SET EXERCISE:
Start at the line that has "part finishes it." and stop at the line that has "axis=-1, keepdims=True), 1e-12)". Print those lines and all lines between them exactly, and nothing more.

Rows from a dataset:
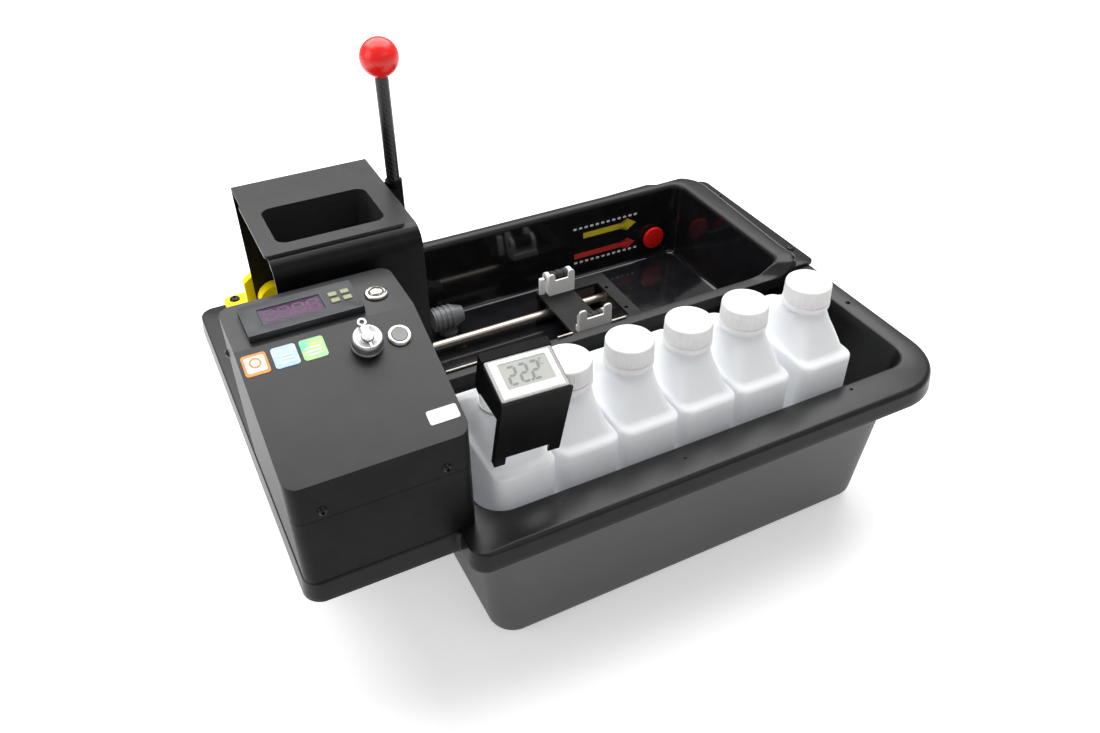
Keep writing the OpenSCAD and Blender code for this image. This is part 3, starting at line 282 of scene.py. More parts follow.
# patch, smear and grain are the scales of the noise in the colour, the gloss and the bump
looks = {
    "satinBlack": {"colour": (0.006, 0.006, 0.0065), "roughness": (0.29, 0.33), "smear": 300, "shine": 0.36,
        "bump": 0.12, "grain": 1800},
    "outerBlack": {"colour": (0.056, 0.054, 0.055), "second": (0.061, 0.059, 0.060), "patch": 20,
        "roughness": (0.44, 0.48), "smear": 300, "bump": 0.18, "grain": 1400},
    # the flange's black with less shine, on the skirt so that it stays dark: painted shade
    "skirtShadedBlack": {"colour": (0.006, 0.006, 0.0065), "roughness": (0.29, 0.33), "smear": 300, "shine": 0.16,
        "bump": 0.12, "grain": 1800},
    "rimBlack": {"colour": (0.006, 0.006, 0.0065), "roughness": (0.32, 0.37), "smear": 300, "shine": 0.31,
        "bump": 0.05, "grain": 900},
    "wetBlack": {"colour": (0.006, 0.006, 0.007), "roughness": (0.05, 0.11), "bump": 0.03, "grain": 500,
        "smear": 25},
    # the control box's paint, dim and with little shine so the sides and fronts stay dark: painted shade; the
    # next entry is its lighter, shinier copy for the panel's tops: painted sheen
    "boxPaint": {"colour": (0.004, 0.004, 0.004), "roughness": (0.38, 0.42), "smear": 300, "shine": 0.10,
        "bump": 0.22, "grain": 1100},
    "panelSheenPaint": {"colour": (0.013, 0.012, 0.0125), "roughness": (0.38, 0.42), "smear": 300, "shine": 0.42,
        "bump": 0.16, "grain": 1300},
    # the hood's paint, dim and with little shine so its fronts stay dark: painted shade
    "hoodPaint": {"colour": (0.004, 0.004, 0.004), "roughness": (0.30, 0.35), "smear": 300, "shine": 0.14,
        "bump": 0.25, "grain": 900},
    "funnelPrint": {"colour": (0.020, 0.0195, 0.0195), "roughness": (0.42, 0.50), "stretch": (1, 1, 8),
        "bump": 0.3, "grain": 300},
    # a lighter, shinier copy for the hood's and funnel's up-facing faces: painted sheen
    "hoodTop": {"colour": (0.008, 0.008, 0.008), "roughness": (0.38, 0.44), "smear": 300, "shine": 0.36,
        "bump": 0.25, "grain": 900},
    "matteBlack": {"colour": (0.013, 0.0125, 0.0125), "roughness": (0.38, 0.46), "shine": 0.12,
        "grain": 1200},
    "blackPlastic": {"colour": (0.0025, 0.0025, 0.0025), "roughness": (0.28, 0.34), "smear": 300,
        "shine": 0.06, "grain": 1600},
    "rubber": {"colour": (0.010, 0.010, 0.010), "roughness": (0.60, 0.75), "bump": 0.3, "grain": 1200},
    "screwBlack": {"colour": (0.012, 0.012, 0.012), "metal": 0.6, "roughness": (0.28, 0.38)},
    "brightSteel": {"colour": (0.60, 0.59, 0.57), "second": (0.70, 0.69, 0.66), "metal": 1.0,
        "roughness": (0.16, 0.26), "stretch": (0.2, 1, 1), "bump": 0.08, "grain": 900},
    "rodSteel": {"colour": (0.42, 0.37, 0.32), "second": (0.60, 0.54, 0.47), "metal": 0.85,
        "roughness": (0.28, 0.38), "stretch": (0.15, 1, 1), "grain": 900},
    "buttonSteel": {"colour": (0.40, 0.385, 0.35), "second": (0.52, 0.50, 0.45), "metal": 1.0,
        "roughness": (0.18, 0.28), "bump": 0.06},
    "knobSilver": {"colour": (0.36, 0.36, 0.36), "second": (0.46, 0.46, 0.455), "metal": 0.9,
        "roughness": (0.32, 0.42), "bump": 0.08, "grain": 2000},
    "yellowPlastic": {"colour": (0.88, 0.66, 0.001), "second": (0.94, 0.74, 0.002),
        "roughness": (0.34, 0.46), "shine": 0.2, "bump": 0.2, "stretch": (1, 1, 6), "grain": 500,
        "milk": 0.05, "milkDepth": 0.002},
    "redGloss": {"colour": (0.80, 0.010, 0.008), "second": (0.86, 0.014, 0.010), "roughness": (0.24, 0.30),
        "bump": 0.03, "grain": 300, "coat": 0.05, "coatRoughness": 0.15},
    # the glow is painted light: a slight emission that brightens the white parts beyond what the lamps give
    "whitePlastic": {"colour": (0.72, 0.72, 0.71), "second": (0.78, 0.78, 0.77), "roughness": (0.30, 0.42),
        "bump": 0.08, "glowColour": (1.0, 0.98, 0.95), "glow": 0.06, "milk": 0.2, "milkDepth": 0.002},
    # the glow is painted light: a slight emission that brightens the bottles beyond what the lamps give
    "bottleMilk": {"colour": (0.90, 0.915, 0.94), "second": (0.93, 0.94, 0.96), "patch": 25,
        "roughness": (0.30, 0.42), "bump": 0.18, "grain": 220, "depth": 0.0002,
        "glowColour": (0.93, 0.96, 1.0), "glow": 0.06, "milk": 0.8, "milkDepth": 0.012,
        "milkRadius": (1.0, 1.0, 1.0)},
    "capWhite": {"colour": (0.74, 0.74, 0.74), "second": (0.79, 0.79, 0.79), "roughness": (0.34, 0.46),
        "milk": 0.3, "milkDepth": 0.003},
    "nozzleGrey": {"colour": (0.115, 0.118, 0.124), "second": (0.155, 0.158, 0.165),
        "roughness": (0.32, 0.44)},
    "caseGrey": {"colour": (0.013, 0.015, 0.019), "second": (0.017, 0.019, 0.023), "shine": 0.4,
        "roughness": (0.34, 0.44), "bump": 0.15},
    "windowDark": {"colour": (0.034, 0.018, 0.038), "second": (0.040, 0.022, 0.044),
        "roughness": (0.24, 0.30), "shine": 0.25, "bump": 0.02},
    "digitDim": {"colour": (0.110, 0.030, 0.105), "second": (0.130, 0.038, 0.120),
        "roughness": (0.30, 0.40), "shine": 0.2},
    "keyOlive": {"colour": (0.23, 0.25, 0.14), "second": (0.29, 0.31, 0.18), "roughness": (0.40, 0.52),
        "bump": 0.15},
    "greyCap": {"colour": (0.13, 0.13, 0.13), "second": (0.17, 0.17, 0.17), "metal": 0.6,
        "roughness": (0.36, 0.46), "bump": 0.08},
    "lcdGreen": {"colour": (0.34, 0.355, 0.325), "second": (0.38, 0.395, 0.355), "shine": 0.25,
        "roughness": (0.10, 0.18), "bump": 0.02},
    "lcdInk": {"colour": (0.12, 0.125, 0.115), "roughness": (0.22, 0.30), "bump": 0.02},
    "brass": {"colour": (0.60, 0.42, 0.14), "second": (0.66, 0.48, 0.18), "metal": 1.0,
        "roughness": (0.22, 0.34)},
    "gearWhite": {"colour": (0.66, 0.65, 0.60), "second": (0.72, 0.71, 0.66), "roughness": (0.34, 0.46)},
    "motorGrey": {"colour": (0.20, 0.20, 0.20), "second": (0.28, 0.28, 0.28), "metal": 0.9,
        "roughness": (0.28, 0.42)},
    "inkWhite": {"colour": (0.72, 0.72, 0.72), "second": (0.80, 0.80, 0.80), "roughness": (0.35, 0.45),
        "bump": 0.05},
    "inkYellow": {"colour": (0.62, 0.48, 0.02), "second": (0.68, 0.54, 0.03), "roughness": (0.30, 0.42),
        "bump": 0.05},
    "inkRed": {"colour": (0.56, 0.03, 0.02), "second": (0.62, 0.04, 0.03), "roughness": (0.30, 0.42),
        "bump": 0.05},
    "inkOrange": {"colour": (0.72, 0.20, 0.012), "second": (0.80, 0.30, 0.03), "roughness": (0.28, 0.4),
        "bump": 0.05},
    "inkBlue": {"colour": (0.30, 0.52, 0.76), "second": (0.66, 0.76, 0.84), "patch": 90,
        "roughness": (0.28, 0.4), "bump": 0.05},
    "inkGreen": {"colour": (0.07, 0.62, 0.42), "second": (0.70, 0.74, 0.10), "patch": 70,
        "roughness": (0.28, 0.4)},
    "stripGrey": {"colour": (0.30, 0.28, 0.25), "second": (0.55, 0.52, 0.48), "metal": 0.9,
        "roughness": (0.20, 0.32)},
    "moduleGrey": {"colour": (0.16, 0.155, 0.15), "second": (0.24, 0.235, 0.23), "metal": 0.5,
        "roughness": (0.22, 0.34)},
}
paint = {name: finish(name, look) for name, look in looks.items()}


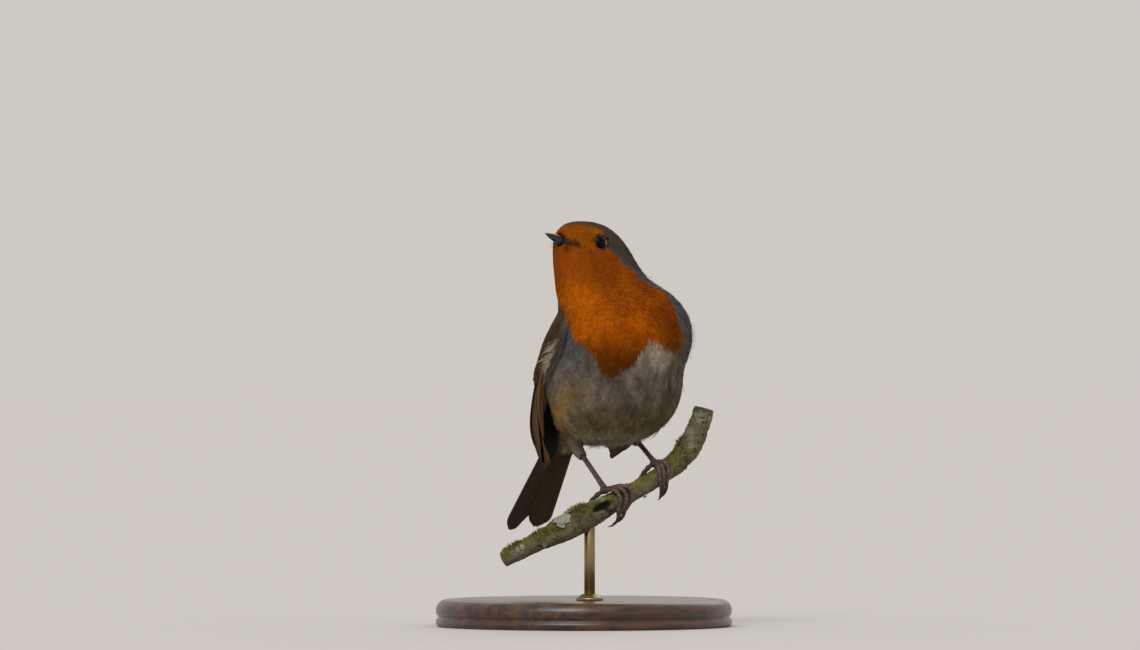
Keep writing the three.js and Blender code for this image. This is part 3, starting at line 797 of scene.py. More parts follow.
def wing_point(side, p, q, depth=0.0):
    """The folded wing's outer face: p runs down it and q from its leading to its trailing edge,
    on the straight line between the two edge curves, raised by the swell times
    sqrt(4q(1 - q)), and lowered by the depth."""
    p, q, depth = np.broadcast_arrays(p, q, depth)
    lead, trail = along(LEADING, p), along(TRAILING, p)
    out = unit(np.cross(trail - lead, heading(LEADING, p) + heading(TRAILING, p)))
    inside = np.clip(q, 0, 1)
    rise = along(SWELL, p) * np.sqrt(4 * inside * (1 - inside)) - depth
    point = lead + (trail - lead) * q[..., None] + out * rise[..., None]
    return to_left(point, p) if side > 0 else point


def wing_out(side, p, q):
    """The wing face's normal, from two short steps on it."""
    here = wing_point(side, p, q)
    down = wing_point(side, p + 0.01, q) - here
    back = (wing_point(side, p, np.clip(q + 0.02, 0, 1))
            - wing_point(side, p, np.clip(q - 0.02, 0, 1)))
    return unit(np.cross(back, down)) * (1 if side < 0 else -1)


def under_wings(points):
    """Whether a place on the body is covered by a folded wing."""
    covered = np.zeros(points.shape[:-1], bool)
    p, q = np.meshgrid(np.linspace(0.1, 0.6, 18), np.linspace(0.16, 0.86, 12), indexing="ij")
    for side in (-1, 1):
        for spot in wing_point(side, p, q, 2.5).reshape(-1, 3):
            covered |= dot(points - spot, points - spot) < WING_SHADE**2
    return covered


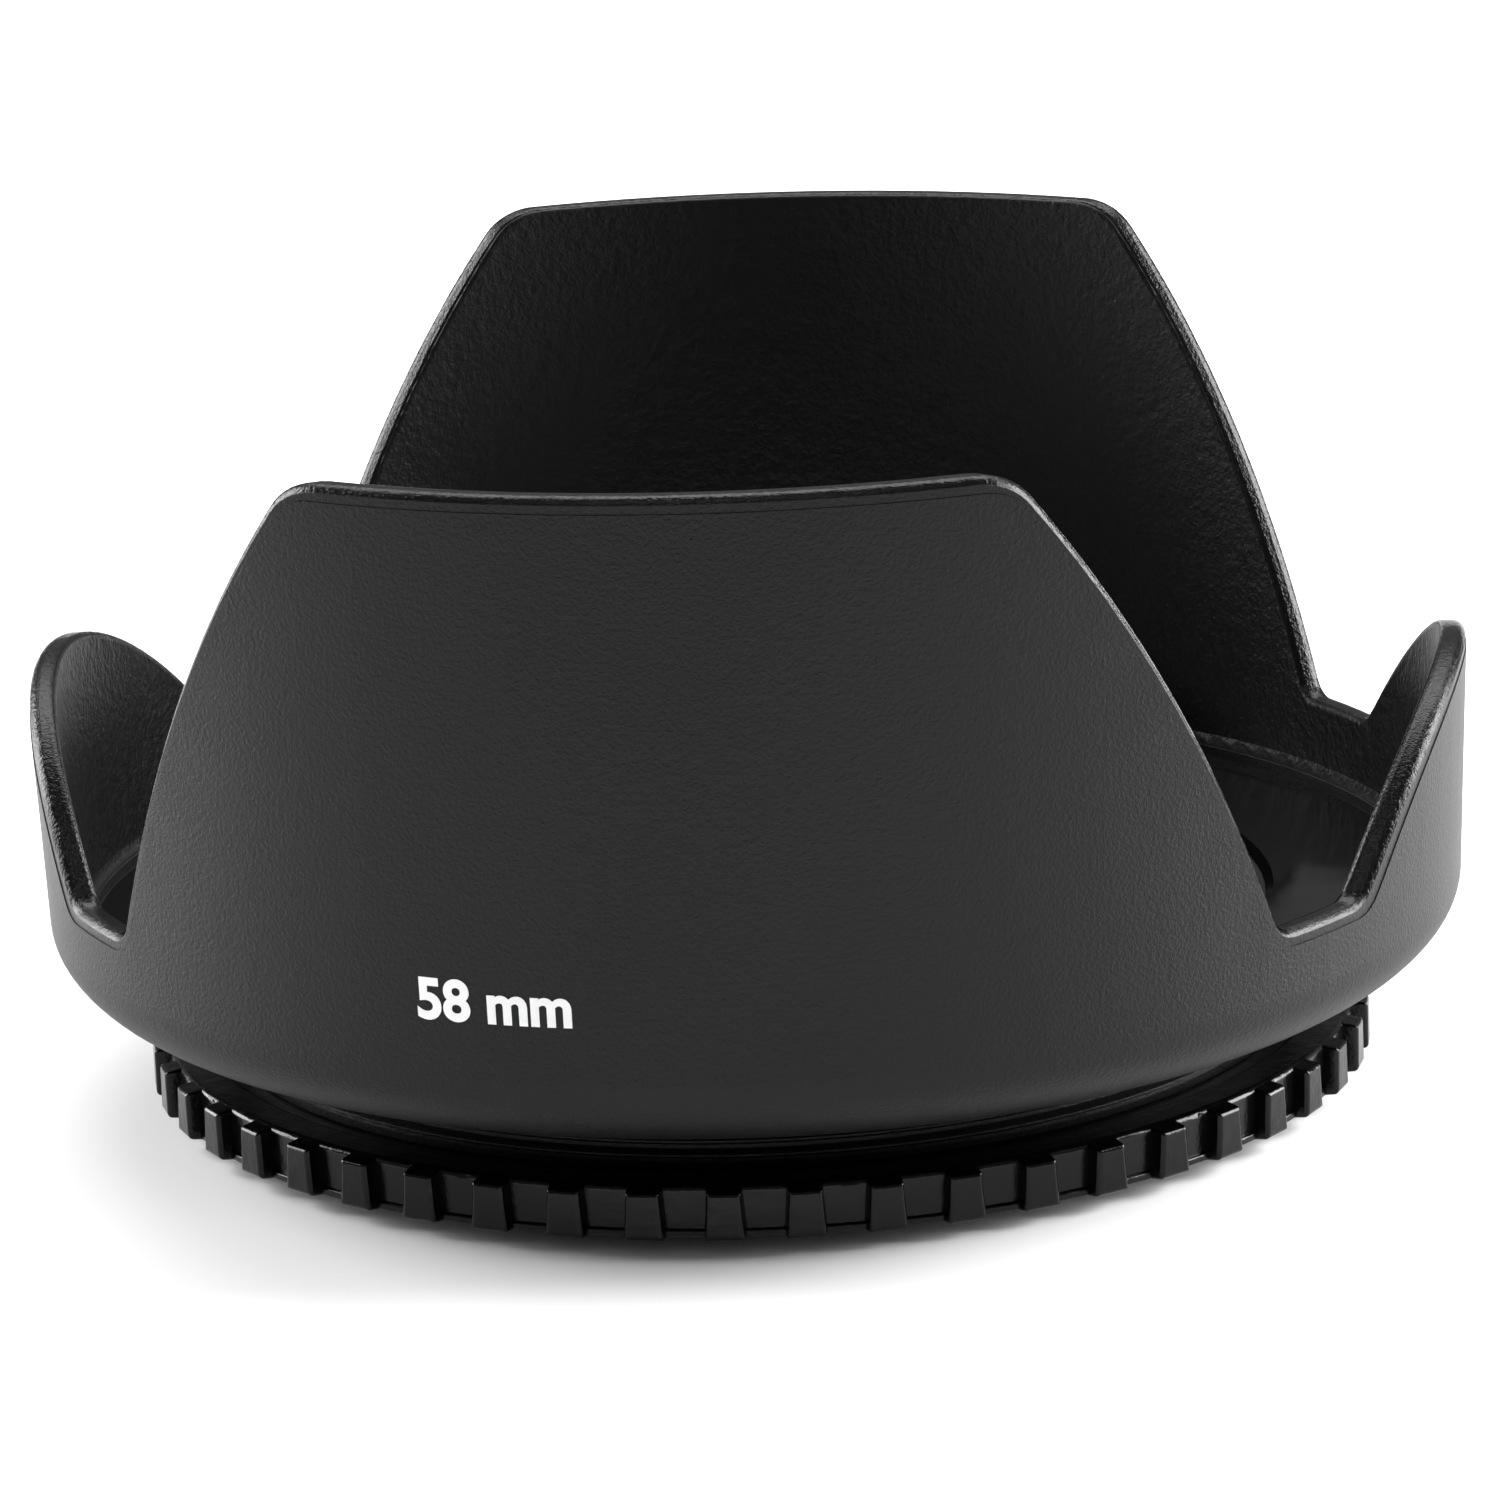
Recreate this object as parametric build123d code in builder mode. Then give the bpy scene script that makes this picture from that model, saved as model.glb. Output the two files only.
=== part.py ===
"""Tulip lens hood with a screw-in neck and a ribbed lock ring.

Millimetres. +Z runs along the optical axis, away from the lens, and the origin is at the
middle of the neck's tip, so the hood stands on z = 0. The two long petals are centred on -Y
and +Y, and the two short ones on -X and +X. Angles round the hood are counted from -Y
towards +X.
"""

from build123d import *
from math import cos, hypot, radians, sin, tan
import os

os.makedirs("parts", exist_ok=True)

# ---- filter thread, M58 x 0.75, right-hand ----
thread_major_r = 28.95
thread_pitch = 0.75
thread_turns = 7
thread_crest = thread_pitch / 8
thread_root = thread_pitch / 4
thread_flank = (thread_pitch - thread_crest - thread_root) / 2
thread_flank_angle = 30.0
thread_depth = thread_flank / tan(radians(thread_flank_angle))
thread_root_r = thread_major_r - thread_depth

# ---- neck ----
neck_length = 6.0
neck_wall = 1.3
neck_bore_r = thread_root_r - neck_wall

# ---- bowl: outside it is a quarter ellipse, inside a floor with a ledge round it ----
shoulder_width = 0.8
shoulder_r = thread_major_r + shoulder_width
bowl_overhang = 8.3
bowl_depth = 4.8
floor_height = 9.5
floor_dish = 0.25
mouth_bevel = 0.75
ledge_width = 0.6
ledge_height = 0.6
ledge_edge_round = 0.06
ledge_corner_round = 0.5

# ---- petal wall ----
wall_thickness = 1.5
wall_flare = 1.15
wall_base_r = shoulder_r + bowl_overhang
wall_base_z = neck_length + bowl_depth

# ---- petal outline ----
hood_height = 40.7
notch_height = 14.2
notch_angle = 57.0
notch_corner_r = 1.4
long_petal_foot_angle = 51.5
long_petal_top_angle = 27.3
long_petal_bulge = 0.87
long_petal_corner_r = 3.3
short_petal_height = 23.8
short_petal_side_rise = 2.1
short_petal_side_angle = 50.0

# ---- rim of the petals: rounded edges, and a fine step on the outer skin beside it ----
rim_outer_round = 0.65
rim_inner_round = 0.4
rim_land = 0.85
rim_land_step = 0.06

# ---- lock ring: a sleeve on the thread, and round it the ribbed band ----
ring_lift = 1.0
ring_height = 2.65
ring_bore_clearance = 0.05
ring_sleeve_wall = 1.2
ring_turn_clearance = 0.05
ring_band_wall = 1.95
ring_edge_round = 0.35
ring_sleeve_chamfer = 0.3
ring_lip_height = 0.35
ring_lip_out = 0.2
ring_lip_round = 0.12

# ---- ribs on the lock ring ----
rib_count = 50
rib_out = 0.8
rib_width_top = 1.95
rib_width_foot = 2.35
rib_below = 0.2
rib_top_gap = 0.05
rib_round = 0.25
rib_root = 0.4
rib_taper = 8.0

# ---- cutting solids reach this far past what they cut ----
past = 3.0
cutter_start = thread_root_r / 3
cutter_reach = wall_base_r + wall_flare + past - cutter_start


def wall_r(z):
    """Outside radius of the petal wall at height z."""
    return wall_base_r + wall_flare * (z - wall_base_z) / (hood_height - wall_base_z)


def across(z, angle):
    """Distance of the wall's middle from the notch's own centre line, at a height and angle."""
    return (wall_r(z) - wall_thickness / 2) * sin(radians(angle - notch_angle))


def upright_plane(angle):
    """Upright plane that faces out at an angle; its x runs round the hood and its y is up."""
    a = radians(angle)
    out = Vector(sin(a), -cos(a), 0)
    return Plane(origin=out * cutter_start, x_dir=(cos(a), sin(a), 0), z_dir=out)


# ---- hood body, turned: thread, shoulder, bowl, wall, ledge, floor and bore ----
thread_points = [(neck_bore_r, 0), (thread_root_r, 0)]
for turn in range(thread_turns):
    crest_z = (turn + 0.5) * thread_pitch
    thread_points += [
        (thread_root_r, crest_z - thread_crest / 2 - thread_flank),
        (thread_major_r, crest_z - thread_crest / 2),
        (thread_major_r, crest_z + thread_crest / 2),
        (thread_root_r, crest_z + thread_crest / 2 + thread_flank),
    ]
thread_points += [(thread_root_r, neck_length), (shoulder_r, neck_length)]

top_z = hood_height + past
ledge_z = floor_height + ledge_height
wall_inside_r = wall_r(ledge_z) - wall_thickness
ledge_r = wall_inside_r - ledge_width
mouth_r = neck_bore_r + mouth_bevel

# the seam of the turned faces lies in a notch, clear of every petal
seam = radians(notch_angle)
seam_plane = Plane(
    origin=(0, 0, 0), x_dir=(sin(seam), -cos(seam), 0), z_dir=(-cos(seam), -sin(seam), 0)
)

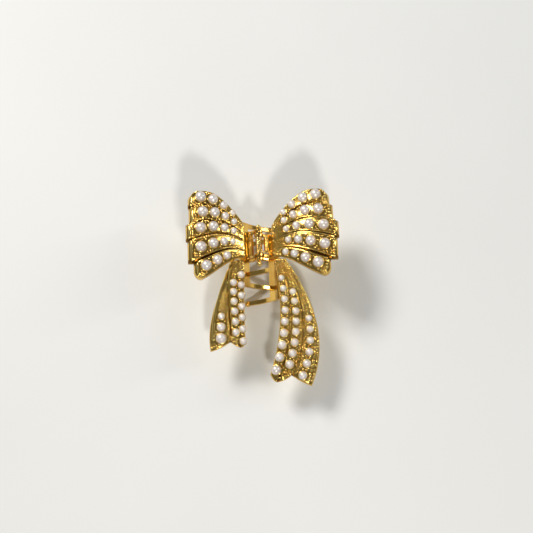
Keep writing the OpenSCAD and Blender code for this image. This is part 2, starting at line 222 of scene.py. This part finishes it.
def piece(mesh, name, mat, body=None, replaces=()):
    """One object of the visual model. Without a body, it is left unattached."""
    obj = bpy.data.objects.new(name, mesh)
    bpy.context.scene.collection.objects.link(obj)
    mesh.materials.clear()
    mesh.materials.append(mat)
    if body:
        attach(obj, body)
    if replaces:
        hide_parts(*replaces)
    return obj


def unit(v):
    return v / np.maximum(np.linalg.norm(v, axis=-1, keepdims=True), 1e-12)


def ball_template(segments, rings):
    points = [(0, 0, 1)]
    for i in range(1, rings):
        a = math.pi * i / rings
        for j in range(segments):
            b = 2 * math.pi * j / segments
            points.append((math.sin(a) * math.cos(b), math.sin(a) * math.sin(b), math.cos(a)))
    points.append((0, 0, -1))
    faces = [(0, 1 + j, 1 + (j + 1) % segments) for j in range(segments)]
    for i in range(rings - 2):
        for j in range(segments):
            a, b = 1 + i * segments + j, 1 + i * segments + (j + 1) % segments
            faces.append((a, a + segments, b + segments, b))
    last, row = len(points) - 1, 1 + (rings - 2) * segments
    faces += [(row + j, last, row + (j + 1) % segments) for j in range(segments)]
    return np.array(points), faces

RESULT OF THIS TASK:
Keep writing the OpenSCAD and Blender code for this image. This is part 2, starting at line 222 of scene.py. This part finishes it.
def piece(mesh, name, mat, body=None, replaces=()):
    """One object of the visual model. Without a body, it is left unattached."""
    obj = bpy.data.objects.new(name, mesh)
    bpy.context.scene.collection.objects.link(obj)
    mesh.materials.clear()
    mesh.materials.append(mat)
    if body:
        attach(obj, body)
    if replaces:
        hide_parts(*replaces)
    return obj


def unit(v):
    return v / np.maximum(np.linalg.norm(v, axis=-1, keepdims=True), 1e-12)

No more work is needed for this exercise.